While polished concrete features on the floor, the ceiling is a feat of engineering. March Studio lowered the 5.5-metre ceiling to just over two metres, to create a sense of intimacy.

“The idea for the ceiling came from observing how oil congeals in a frying pan; you get these wonderful organic shapes, which are extremely lustrous,” says Eggleston, who used a series of organic-shaped brass coils on the ceiling.

These coils not only provide a treasure-trove environment, they also function as "cones of silence" (think 1960s TV series Get Smart).

“[They] also act as lighting, as well as concealing the stereos and mechanical equipment,” says Eggleston.

March Studio also used brass pipes to line the entrance to the Press Club, with the door cleverly concealed in the wall.

The yellow zinc finish to these pipes further adds to that luxurious ambience, as well as a sense of escape. “The idea was to feel as though you were passing into another world," says Eggleston. "The entrance is quite vault-like."

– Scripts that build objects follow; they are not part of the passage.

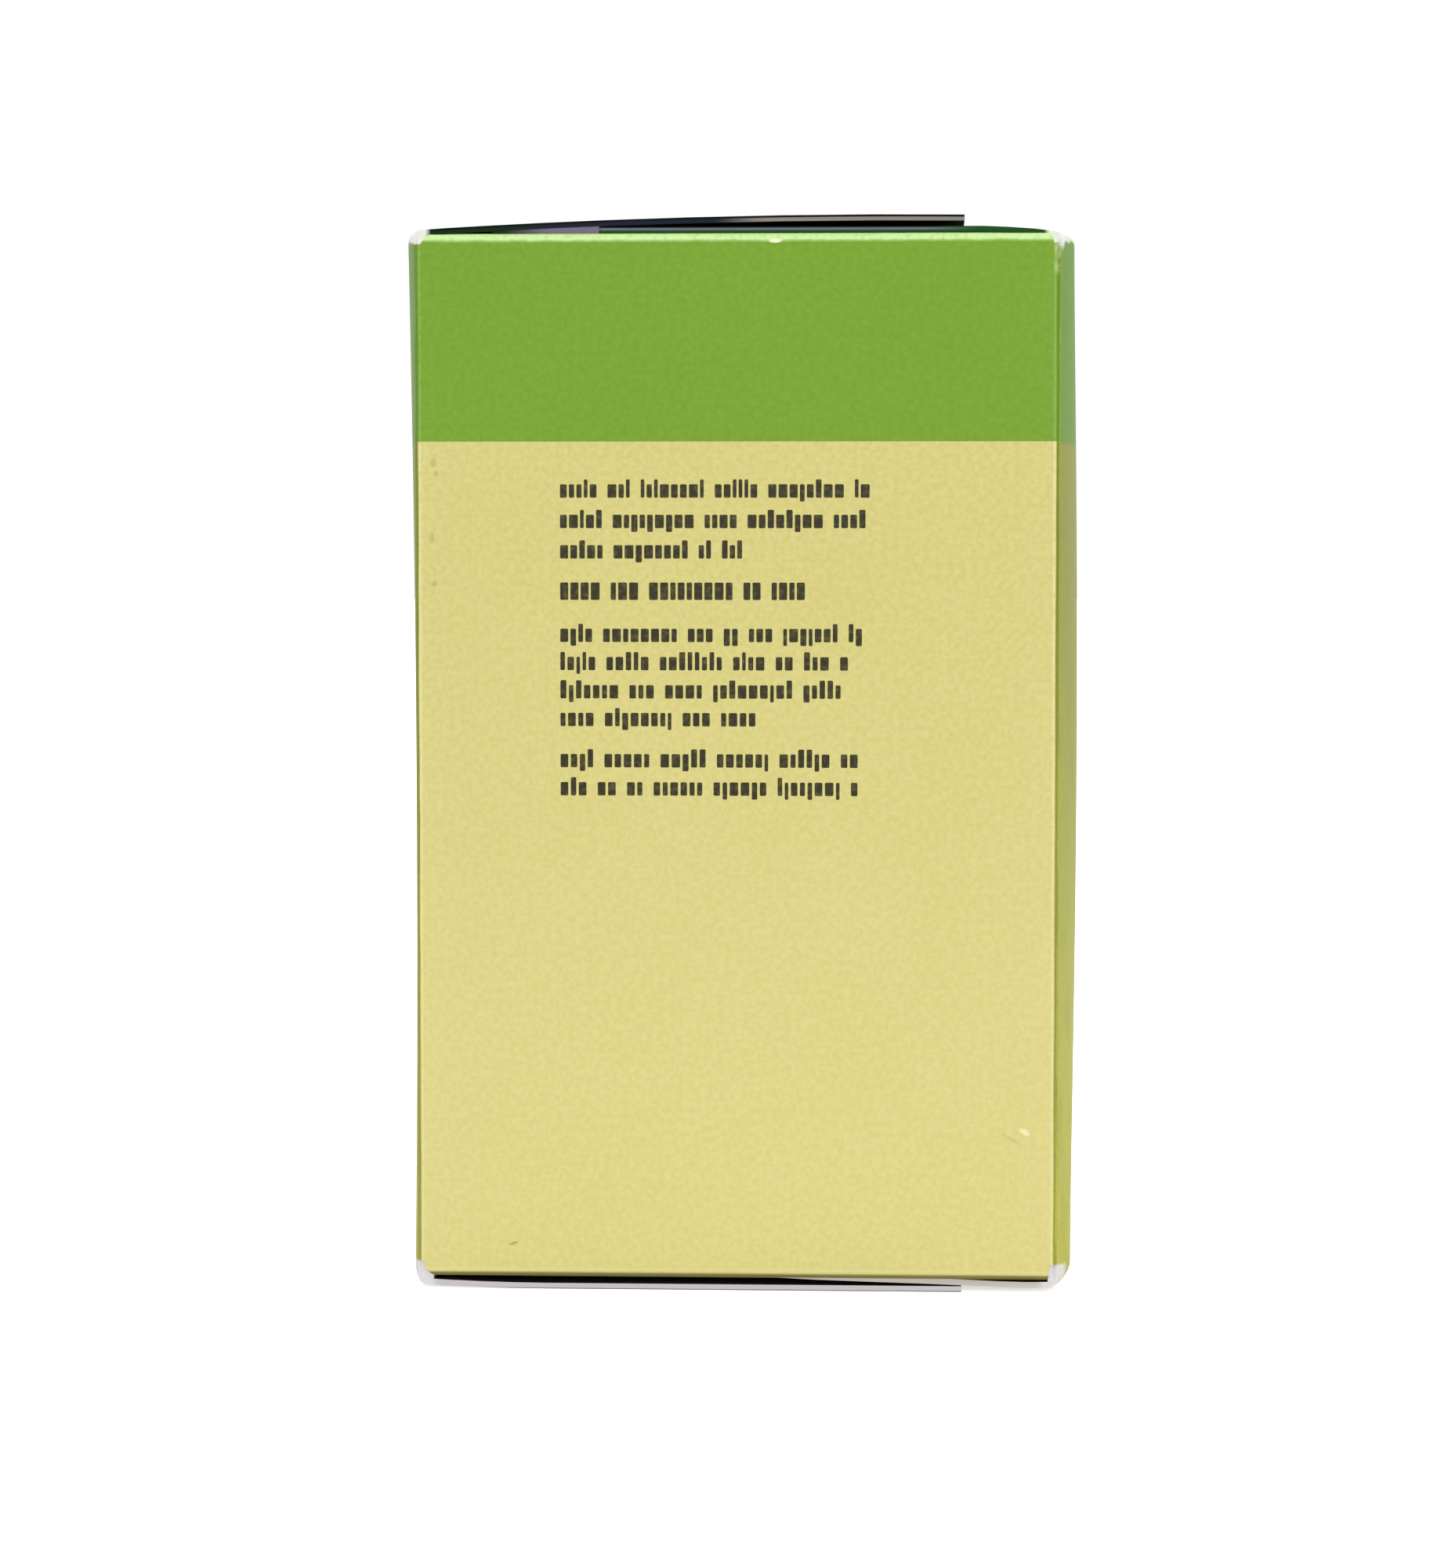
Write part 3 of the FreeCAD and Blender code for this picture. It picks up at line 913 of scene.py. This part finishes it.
printed = {
    "left": -20.9,
    "front": -50.8,
    "ink": 0.03,
    "corner": 0.13,
    "cornerSteps": 2,
    "seed": 7,
    # height of the line's middle, its length, how heavy, and whether all tall
    "lines": [
        (95.8, 37.6, 1.0, False),
        (92.2, 37.4, 1.0, False),
        (88.6, 22.7, 1.0, False),
        (83.7, 31.1, 1.0, True),
        (78.7, 36.3, 0.9, False),
        (75.35, 35.0, 0.72, False),
        (72.0, 34.1, 0.72, False),
        (68.7, 23.6, 0.72, False),
        (63.8, 35.6, 0.75, False),
        (60.45, 35.6, 0.72, False),
    ],
    "drop": 1.03,  # from a line's middle to its foot
    "margin": 0.8,
    "firstWord": (3, 8),
    "word": (2, 9),
    "space": 1.05,
    "widths": (0.62, 0.8, 0.95, 1.05),
    # a block's share of its width, with its rise by weight; heavier lines are set closer
    "widthShare": (0.85, 0.15),
    "gap": 0.2,
    "looser": 0.16,
    "heaviest": 1.4,
    "kinds": ("low", "low", "low", "low", "up", "down"),
    "tops": {"tall": 2.06, "up": 2.16, "low": 1.58, "down": 1.58},
    "tail": 0.45,
    "slim": 0.7,  # blocks that reach up or down are this much narrower
    "dark": "#2e2a0f",
    "thin": "#5c5526",
    "grain": {"Scale": 1400.0, "Detail": 3.0},
    "thinSpan": (0.45, 0.75),
    "roughness": 0.5,
    "specular": 0.35,
}
upright = (math.radians(90), 0, 0)
deselectAll()
draw = random.Random(printed["seed"])
bpy.ops.mesh.primitive_plane_add(size=1, location=(0, 0, 0), rotation=upright)
words = openPiece("greeked_print")
bpy.ops.mesh.delete(type="VERT")
for height, length, weight, tall in printed["lines"]:
    x, foot = 0.0, height - printed["drop"]
    letters = draw.randint(*printed["firstWord"])
    while x < length - printed["margin"]:
        if letters == 0:
            x += printed["space"]
            letters = draw.randint(*printed["word"])
            continue
        share, rise = printed["widthShare"]
        wide = draw.choice(printed["widths"]) * (share + rise * weight)
        kind = "tall" if tall else draw.choice(printed["kinds"])
        if kind in ("up", "down"):
            wide *= printed["slim"]
        top = printed["tops"][kind]
        tail = printed["tail"] if kind == "down" else 0.0
        acrossBlock = printed["left"] + x + wide / 2
        centre = metres((acrossBlock, printed["front"], foot + (top - tail) / 2))
        bpy.ops.mesh.primitive_plane_add(size=1, location=centre, rotation=upright)
        bpy.ops.transform.resize(
            value=(wide * mm, 1, (top + tail) * mm), center_override=(centre[0], 0, centre[2])
        )
        x += wide + printed["gap"] + printed["looser"] * (printed["heaviest"] - weight)
        letters -= 1
bpy.ops.mesh.select_all(action="SELECT")
bpy.ops.mesh.bevel(
    offset=printed["corner"] * mm, segments=printed["cornerSteps"], affect="VERTICES"
)
closePiece()
applyModifier(words, "SOLIDIFY", thickness=printed["ink"] * mm, offset=-1)

# offset ink, dark olive brown, thinned a little where the fibres show through
ink = bpy.data.materials.new("darkOffsetInk")
ink.use_nodes = True
tree = ink.node_tree
shader = tree.nodes["Principled BSDF"]
place = addNode(tree, "TexCoord").outputs["Object"]
grain = addNode(tree, "TexNoise", {"Vector": place, **printed["grain"]}).outputs["Fac"]
grain = fade(tree, grain, *printed["thinSpan"])
colour = blendIn(tree, grain, printed["dark"], printed["thin"])
tree.links.new(colour, shader.inputs["Base Color"])
shader.inputs["Roughness"].default_value = printed["roughness"]
shader.inputs["Specular IOR Level"].default_value = printed["specular"]
words.data.materials.append(ink)
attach(words, "root")
print("printed lines:", len(words.data.polygons), "faces")

# pulpy hinge corners

corners = {
    "outer": 37.85,
    "front": 50.06,
    "deep": 46.5,
    "chamfer": 0.3,
    "chamferSteps": 3,
    # side, inner face, lowest and highest point of each block
    "base": [(-1, 36.4, 1.1, 3.35), (1, 37.2, 1.3, 3.35)],
    "top": [(-1, 36.35, 124.75, 125.85), (1, 36.35, 124.75, 125.6)],
}


def facesMiddle(edge, end):
    # the block's long edge on the box's inner side, up at the base and down at the top
    spot = middle(edge)
    for side, inner, foot, head in corners[end]:
        beside = side * spot.x > 0 and abs(abs(spot.x) - inner) < slack["line"]
        level = head if end == "base" else foot
        if along(edge, 1) and beside and abs(spot.z - level) < slack["line"]:
            return True
    return False


for end, edgeBoard in (("base", paleEdge), ("top", shadedTopEdge)):
    deselectAll()
    bpy.ops.mesh.primitive_cube_add(size=1, location=(0, 0, 0))
    block = openPiece(end + "_hinge_corners")
    bpy.ops.mesh.delete(type="VERT")
    deep = corners["front"] - corners["deep"]
    for side, inner, foot, head in corners[end]:
        wide = corners["outer"] - inner
        acrossBlock = side * (inner + corners["outer"]) / 2
        for face in (-1, 1):
            centre = metres((acrossBlock, face * (corners["front"] - deep / 2), (foot + head) / 2))
            bpy.ops.mesh.primitive_cube_add(size=1, location=centre)
            bpy.ops.transform.resize(
                value=metres((wide, deep, head - foot)), center_override=centre
            )
    pick(block, "edges", lambda e: facesMiddle(e, end))
    bpy.ops.mesh.bevel(
        offset=corners["chamfer"] * mm, segments=corners["chamferSteps"], affect="EDGES"
    )
    bpy.ops.mesh.select_all(action="SELECT")
    bpy.ops.mesh.normals_make_consistent(inside=False)
    closePiece()
    block.data.materials.append(edgeBoard)
    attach(block, "root")
print("hinge corners are filled")

# a ply of the outer top flap's cut edge has come away and hangs down to the fold

ply = {
    "left": -29.0,
    "right": -16.15,
    "front": -49.97,
    "deep": 0.7,
    "foot": 125.95,
    "height": 0.5,  # before its top is fitted to the flap
    "overlap": 0.02,
    "columns": 6,
}
plyWidth = ply["right"] - ply["left"]


def onTop(vert, x):
    raised = vert.co.z / mm > ply["foot"] + ply["height"] / 2
    return raised and abs(vert.co.x / mm - x) < slack["exact"]


deselectAll()
bpy.ops.mesh.primitive_cube_add(size=1, location=(0, 0, 0))
hanging = openPiece("lifted_edge_ply")
bpy.ops.transform.resize(value=metres((plyWidth, ply["deep"], ply["height"])))
bpy.ops.transform.translate(value=metres((
    (ply["right"] + ply["left"]) / 2,
    ply["front"] + ply["deep"] / 2,
    ply["foot"] + ply["height"] / 2,
)))
pick(hanging, "edges", lambda e: along(e, 0))
bpy.ops.mesh.subdivide(number_cuts=ply["columns"] - 1)
for column in range(ply["columns"] + 1):
    x = ply["left"] + plyWidth * column / ply["columns"]
    pick(hanging, "verts", lambda v: onTop(v, x))
    lineUp(z=archAt(x) - carton["board"] + ply["overlap"])
closePiece()
hanging.data.materials.append(shadedTopEdge)
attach(hanging, "root")
print("lifted ply hangs under the outer flap")

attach(board, "root")
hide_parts("carton")
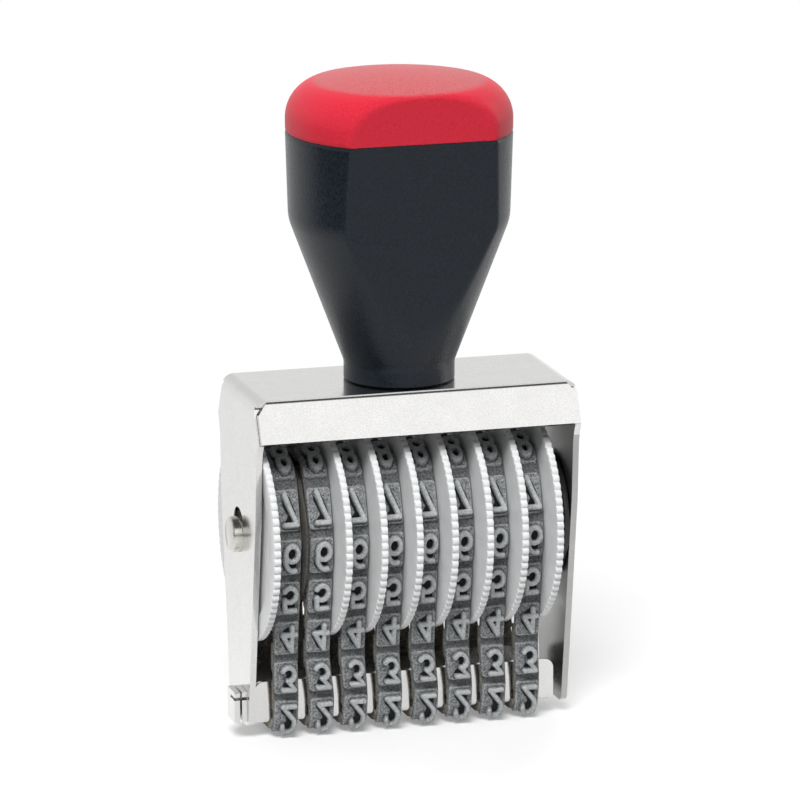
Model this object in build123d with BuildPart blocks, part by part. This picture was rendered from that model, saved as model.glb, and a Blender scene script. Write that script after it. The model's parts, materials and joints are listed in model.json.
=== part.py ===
from build123d import *
import math
import os

# Numbering machine: eight setting wheels on one axle turn eight endless rubber
# type belts round a bridge at the foot of a bent steel housing.  A plastic grip
# with a coloured cap stands on the housing.
# X runs along the axle, -Y is the front, Z is up, and the type faces that print
# lie on Z = 0.  All sizes are in millimetres.

os.makedirs("parts", exist_ok=True)

# ---- Type belts ------------------------------------------------------------
belt_count = 8
belt_width = 3.8
belt_close_clearance = 0.1  # belt to the flange or divider on its right
belt_free_clearance = 0.35  # belt to the flange on its left
character_pitch = 6.2       # character to character, along the belt
characters = 15             # characters on one belt
carrier_thickness = 0.9     # the band under the characters
type_height = 1.3           # the characters above the band
groove_width = 0.9          # gap between two character pads
notch_width = 1.9           # inside the band, one under each character
notch_depth = 0.8

# ---- Setting wheels --------------------------------------------------------
cog_count = 9               # cogs on a wheel's drum, one per character
cog_clearance = 0.15        # round a cog in its notch
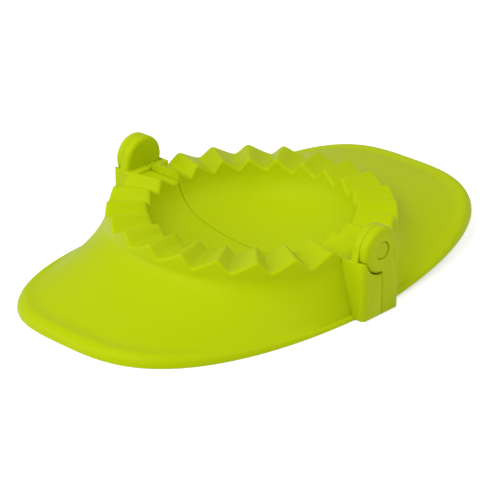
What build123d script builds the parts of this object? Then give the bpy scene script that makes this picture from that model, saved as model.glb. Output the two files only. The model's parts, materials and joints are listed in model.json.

Part of March Studio’s brief from celebrity chef George Calombaris and his business partner George Sykiotis involved an adjacent venue titled Press Club Projects. This laboratory-like space acts as another window into the creative mind of the Press Club’s head chef Luke Croston.

Benches, sinks and a few stools to perch on allow diners, as well as the passing trade, to see how dishes are invented before being brought to the table.

“This offers another dimension to fine dining, but it’s far from formal,” says Eggleston.